Aim
Of the material below, the lines to be retyped are those from the line containing "material.use_nodes = True" through the line containing "from bpy.types import", inclusive; reproduce them exactly.

Dataset items
::::::::

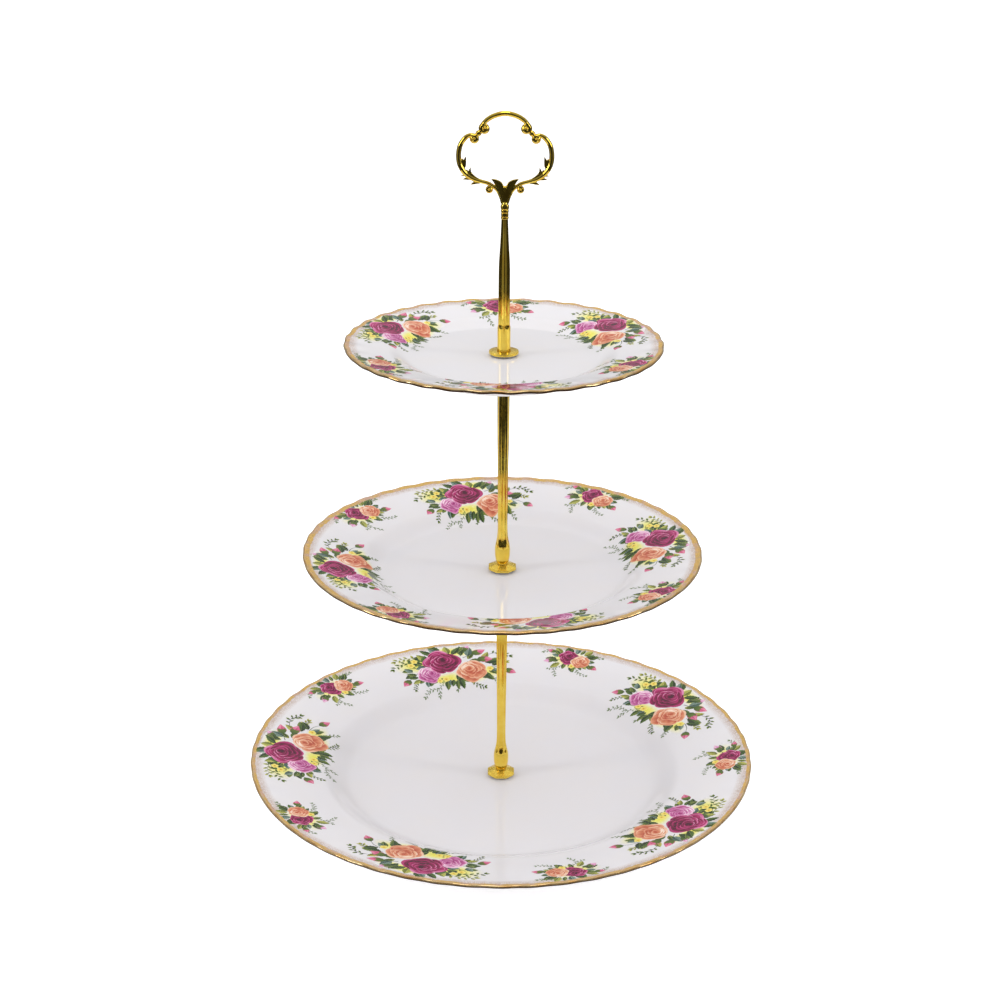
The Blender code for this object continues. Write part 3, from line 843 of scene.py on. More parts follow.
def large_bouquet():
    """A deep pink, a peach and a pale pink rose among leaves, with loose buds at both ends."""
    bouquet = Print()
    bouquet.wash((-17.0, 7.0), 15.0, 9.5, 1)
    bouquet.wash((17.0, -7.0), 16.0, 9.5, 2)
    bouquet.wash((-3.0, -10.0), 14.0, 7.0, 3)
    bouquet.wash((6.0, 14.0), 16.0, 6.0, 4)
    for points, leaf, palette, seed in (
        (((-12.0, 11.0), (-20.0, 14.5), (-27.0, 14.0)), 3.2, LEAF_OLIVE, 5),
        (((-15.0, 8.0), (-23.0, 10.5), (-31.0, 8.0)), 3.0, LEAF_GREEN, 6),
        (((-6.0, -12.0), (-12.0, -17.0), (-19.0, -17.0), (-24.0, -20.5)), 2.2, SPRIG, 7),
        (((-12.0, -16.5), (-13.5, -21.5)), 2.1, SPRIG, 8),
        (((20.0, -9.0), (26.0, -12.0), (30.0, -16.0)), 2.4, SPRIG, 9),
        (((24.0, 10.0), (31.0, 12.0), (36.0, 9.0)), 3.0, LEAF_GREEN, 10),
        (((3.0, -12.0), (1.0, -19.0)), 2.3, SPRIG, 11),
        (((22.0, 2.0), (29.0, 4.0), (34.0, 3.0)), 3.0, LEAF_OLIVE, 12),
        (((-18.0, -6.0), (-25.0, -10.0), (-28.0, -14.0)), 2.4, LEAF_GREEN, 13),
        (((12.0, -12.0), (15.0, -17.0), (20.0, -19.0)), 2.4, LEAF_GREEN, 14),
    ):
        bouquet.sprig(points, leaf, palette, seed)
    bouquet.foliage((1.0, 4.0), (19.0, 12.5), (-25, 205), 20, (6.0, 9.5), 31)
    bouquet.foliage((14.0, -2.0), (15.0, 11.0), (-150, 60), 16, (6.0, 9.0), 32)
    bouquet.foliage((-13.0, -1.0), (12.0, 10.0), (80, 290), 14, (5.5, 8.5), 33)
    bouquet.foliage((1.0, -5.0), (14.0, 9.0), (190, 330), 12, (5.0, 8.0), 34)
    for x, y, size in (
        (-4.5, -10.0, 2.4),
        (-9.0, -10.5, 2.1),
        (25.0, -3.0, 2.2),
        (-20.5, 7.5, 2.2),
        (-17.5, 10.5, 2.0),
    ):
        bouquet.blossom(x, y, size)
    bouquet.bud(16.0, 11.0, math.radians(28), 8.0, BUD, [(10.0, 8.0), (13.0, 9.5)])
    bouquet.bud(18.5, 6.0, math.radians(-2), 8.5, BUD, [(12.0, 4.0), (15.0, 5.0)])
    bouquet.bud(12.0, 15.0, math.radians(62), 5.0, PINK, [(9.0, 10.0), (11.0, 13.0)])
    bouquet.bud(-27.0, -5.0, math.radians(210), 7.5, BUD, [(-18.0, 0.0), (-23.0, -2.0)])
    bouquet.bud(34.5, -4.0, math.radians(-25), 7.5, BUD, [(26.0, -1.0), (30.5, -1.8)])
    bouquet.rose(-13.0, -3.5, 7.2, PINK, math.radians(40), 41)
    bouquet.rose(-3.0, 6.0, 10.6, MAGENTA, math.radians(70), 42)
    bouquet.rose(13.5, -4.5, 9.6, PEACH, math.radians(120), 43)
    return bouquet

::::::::

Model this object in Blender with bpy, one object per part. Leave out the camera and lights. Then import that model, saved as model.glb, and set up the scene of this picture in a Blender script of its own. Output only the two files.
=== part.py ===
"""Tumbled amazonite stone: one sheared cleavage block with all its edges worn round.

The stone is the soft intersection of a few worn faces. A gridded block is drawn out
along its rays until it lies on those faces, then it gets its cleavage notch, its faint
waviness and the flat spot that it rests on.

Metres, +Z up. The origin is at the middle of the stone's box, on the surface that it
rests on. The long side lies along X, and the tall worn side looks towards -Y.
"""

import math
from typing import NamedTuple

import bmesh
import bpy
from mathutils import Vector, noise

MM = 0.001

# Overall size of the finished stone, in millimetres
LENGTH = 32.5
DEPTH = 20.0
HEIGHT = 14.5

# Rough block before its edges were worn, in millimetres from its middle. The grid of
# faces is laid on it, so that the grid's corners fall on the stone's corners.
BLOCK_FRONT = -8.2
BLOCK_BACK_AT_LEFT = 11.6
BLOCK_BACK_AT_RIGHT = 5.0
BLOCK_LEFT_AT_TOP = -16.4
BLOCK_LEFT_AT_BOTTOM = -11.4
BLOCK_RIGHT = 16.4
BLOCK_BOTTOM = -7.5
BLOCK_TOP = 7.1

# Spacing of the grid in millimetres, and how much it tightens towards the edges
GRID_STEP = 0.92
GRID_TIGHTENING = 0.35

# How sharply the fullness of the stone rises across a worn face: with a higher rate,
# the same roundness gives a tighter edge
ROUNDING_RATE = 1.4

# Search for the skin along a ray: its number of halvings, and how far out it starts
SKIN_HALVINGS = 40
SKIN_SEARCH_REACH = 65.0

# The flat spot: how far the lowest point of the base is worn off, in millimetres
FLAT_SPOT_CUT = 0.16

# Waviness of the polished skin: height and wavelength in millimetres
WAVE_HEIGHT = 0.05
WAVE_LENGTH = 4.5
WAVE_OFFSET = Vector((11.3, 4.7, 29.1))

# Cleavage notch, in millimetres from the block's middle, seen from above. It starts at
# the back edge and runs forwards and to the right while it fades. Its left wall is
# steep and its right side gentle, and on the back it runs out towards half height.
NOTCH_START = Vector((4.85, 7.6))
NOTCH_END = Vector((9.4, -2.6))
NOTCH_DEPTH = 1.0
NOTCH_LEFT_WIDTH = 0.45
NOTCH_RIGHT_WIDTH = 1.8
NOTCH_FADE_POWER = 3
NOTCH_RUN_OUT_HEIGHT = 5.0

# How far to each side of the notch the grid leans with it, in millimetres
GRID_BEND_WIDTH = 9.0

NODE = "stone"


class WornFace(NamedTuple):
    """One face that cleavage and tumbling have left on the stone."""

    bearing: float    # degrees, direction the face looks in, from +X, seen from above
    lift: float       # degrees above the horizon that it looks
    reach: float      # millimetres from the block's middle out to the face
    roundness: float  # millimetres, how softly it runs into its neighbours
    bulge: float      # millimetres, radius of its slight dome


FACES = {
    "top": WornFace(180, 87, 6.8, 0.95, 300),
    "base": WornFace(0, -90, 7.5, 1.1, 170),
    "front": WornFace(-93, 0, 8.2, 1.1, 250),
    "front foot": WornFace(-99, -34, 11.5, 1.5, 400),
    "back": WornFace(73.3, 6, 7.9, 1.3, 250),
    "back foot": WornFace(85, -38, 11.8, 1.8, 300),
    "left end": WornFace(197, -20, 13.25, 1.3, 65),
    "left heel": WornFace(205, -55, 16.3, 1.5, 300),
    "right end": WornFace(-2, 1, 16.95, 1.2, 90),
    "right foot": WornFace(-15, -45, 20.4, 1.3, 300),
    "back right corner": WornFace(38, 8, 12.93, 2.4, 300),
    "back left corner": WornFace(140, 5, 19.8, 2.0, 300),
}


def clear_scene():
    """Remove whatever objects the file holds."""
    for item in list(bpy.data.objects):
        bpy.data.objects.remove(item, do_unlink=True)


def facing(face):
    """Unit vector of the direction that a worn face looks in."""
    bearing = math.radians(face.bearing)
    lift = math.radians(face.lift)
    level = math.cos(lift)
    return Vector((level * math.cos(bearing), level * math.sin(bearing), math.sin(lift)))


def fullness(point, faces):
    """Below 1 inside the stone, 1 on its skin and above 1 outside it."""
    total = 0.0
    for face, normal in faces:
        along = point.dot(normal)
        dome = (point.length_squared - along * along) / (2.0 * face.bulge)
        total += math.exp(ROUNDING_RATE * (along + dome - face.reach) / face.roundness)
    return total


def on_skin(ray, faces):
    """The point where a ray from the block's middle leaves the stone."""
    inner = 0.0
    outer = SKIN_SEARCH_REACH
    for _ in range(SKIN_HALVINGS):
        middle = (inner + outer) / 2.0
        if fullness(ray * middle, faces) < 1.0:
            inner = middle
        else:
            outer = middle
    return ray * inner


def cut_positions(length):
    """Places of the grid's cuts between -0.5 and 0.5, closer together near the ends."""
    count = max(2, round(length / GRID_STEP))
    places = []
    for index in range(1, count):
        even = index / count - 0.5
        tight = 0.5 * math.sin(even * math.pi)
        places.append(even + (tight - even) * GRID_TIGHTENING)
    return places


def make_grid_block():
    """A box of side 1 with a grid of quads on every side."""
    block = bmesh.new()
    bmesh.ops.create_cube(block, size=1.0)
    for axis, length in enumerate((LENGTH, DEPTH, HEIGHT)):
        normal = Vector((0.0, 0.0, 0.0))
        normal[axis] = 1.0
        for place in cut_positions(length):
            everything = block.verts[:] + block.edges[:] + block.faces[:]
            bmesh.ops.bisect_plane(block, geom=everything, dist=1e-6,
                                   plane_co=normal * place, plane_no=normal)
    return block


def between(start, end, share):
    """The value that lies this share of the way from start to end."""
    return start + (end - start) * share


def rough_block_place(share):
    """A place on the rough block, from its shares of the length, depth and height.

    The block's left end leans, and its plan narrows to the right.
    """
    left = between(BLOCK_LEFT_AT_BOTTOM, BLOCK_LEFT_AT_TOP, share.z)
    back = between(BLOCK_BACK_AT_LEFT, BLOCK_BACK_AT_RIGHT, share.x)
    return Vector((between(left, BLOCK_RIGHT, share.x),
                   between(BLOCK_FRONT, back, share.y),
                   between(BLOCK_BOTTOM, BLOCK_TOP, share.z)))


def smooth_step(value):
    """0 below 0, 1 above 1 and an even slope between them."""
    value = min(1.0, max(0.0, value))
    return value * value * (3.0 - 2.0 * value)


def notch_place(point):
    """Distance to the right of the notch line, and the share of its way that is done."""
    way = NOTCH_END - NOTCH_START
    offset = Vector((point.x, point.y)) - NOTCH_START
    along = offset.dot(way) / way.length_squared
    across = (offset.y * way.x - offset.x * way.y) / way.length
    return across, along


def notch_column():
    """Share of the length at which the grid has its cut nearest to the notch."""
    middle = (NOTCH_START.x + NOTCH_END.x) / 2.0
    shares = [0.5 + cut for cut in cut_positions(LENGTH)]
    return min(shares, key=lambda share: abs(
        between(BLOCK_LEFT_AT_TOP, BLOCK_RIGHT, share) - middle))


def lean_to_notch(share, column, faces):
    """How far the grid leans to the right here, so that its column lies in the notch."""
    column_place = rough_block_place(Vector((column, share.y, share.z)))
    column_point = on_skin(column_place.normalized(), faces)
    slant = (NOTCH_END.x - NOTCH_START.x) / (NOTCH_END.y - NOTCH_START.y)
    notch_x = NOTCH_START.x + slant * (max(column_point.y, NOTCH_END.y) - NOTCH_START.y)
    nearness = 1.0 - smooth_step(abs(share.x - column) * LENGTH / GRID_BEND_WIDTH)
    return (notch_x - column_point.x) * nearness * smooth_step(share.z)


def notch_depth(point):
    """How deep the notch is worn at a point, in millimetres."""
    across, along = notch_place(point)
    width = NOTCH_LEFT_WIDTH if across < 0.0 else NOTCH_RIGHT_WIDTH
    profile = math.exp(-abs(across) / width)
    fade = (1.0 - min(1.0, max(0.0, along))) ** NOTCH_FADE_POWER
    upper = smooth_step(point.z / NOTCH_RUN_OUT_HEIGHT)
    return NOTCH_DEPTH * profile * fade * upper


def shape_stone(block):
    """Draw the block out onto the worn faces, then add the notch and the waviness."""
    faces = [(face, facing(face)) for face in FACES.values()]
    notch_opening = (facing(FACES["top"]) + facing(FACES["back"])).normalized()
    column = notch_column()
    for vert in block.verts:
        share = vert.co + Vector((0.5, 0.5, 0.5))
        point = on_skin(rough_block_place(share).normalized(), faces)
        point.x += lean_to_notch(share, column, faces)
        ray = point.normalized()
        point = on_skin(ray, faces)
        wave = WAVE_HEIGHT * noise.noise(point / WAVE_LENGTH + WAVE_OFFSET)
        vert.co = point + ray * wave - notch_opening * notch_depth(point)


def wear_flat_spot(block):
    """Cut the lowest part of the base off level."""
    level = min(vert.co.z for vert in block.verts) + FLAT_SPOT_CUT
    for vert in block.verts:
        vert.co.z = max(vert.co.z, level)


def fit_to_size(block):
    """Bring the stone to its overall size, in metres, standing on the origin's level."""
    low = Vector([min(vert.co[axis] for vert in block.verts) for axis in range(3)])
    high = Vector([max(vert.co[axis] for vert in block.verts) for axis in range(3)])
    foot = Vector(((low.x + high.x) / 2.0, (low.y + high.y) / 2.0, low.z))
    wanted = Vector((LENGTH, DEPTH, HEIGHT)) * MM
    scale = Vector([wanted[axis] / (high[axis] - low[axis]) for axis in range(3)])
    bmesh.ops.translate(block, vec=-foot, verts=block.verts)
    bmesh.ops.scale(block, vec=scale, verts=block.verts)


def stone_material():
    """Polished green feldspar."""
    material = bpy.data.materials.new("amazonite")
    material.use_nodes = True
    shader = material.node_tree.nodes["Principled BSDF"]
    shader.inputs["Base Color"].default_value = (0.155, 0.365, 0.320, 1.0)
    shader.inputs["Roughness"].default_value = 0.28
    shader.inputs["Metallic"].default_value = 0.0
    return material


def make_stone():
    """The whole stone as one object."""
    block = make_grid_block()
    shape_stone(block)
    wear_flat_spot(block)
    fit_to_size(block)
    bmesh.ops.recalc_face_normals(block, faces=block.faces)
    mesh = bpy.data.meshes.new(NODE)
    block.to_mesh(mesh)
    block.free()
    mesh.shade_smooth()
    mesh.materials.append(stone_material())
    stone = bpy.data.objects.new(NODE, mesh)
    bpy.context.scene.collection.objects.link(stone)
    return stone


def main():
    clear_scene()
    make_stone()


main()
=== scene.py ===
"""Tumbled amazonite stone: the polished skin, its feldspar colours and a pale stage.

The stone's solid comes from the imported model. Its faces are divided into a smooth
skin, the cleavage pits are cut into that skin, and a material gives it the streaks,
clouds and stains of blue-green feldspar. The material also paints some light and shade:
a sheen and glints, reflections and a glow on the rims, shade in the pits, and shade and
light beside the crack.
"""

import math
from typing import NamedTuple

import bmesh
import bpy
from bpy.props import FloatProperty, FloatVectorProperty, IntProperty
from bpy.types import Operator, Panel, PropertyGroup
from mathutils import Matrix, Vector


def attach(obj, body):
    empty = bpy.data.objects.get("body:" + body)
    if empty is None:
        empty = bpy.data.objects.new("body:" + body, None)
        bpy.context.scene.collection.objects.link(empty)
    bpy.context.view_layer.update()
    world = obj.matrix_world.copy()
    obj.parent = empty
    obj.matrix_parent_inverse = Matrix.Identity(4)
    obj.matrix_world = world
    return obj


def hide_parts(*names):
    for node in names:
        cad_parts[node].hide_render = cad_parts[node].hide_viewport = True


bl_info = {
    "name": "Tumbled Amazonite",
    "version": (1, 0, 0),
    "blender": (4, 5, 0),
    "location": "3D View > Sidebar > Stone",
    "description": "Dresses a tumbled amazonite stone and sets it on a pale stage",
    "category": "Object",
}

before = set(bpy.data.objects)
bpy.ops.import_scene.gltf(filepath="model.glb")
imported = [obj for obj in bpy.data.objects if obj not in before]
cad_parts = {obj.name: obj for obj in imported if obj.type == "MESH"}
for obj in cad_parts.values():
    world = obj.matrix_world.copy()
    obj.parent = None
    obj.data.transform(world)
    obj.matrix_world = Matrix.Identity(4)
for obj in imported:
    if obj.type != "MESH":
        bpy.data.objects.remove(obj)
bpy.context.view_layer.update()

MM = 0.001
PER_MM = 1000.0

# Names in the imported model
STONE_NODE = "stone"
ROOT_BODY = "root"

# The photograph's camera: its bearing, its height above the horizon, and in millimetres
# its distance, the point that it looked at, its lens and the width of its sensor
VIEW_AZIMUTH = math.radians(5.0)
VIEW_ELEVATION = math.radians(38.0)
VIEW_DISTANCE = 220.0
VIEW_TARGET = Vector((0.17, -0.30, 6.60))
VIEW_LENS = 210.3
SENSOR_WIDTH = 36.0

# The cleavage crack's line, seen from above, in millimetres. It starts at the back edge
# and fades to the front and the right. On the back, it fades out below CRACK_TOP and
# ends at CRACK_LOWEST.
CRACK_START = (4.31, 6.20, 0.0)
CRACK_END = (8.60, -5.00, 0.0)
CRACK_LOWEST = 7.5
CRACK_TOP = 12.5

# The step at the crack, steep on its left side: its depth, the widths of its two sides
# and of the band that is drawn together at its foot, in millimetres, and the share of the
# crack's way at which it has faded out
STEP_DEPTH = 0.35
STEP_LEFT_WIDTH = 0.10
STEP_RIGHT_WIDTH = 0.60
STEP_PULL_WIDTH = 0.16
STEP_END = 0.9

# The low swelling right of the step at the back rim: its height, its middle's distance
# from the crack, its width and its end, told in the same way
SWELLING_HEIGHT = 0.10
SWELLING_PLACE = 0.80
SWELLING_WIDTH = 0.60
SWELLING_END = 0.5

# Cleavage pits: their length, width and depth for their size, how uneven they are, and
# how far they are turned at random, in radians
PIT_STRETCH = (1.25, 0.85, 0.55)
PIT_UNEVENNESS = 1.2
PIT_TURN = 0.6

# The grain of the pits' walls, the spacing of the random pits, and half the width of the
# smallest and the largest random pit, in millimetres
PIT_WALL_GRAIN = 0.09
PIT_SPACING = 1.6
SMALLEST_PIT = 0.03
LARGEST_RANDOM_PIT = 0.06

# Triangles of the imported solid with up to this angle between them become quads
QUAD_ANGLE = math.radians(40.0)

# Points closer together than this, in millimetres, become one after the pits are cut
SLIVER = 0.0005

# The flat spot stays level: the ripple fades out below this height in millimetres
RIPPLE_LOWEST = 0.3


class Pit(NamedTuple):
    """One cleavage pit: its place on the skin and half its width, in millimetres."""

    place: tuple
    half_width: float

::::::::

Solution for this problem
    material.use_nodes = True
    shader = material.node_tree.nodes["Principled BSDF"]
    shader.inputs["Base Color"].default_value = (0.155, 0.365, 0.320, 1.0)
    shader.inputs["Roughness"].default_value = 0.28
    shader.inputs["Metallic"].default_value = 0.0
    return material


def make_stone():
    """The whole stone as one object."""
    block = make_grid_block()
    shape_stone(block)
    wear_flat_spot(block)
    fit_to_size(block)
    bmesh.ops.recalc_face_normals(block, faces=block.faces)
    mesh = bpy.data.meshes.new(NODE)
    block.to_mesh(mesh)
    block.free()
    mesh.shade_smooth()
    mesh.materials.append(stone_material())
    stone = bpy.data.objects.new(NODE, mesh)
    bpy.context.scene.collection.objects.link(stone)
    return stone


def main():
    clear_scene()
    make_stone()


main()
=== scene.py ===
"""Tumbled amazonite stone: the polished skin, its feldspar colours and a pale stage.

The stone's solid comes from the imported model. Its faces are divided into a smooth
skin, the cleavage pits are cut into that skin, and a material gives it the streaks,
clouds and stains of blue-green feldspar. The material also paints some light and shade:
a sheen and glints, reflections and a glow on the rims, shade in the pits, and shade and
light beside the crack.
"""

import math
from typing import NamedTuple

import bmesh
import bpy
from bpy.props import FloatProperty, FloatVectorProperty, IntProperty
from bpy.types import Operator, Panel, PropertyGroup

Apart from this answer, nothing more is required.